There was no way I was going to bail after making it this far. I told myself, “You know you got this, you know this line well. Even though I know you got this, it will be okay if you flip.” The last part of that thought is new to me.
When I would find myself unsure in the past, the inner dialog was more along the lines of, “YOU GOT THIS BITCH HANG ON TIGHT YOU’RE NOT GOING FALL/FLIP BECAUSE YOU GOT THIS YOU CAN’T FAIL BECAUSE YOU GOT THIS.”
All that did was made me more afraid of failure AKA falling or hurting myself. It ties into practicing self-love and respecting your ability again. If you are going to put yourself out there, you have to accept the possibility of failure and use it to your advantage. Failure builds confidence because it builds experience.
I spent the entire time going through Hollywood screaming…but they were happy screams in response to all the people cheering! Which reminded me of one more key component of completing a race like this: It’s crazy fun.

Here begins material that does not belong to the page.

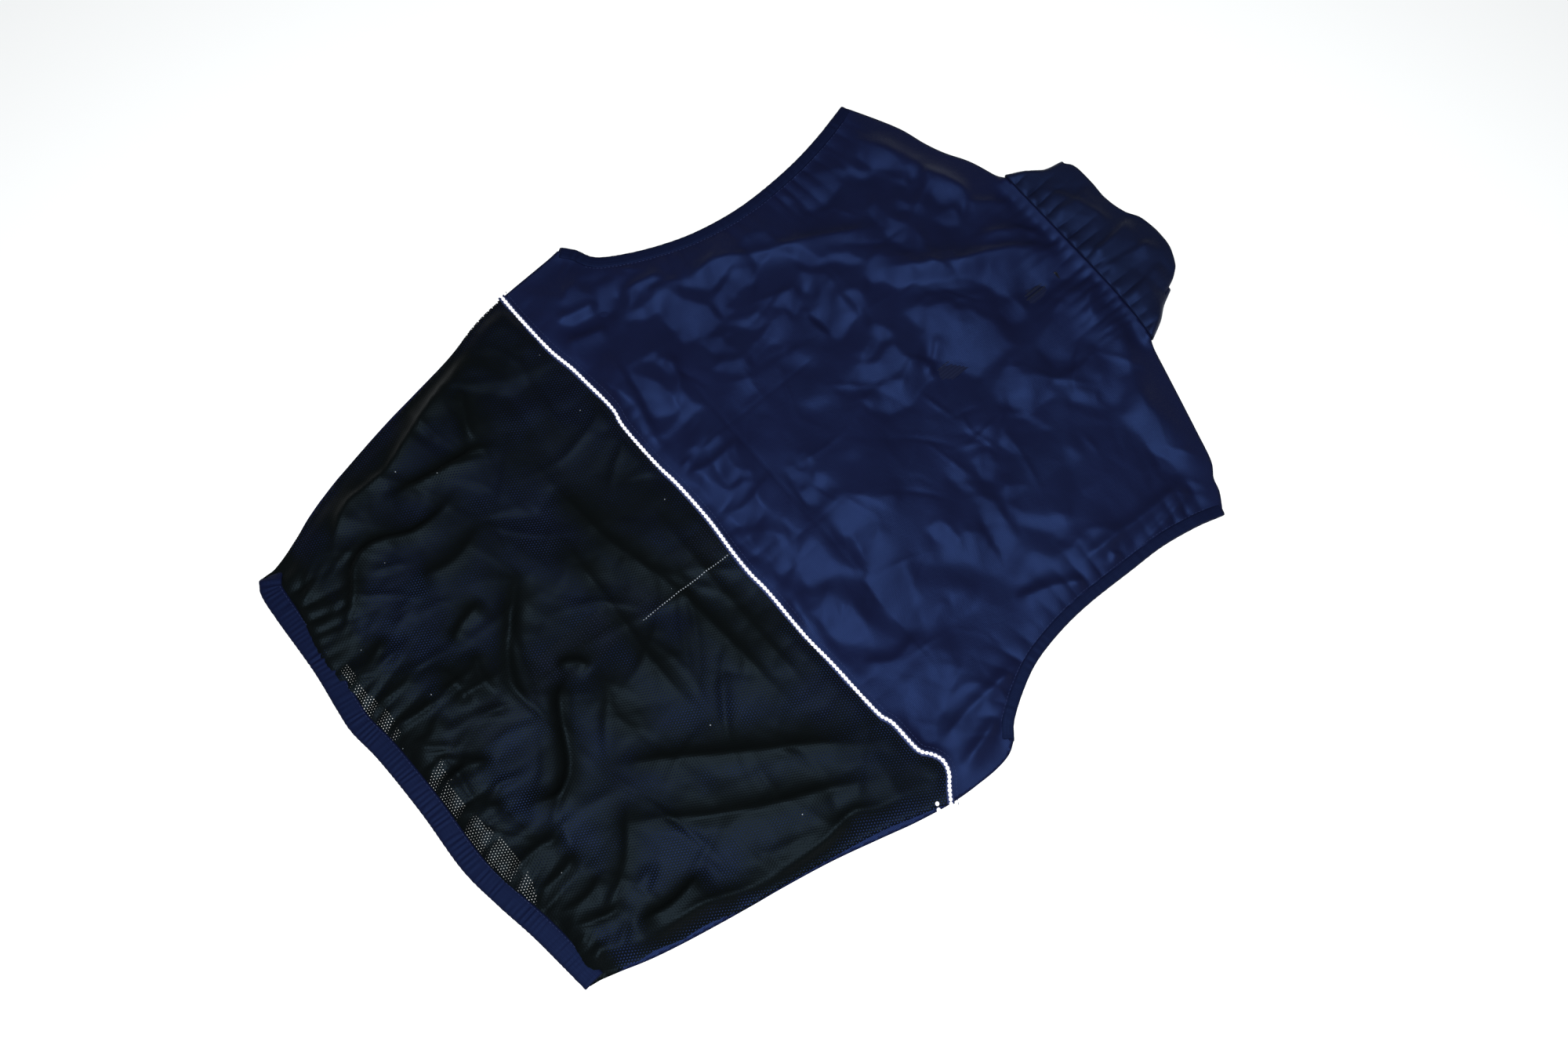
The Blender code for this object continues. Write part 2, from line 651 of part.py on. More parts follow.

I made it through Hollywood with a clean line and rode that confidence all the way to the finish line. I paddled hard through the final stretch and slammed my boat into the take out… I HAD JUST FINISHED KING OF THE JAMES AS A SOLO WOMAN COMPETITOR. My body celebrated with a charlie horse as I stylishly rolled out of my boat.
Now that I have completed my first solo King of the James, I know I can do more and can strive to be better. It was not as intimidating as I thought it would be at all. I would have never have known that if I hadn’t just gone for it. Practicing the art of respecting my own strengths and limitations, I set a realistic goal this time around, which was just to finish.
I can proudly say I kicked my goal’s butt and am already cooking up new goals for next year. If you are thinking about doing something outside your comfort zone, I suggest you do it, (safely!). Experiences like this allow you to get to know yourself and your capabilities while also practicing self-trust, self-love, and self-respect. Plus its also SUPER FLIPPIN FUN.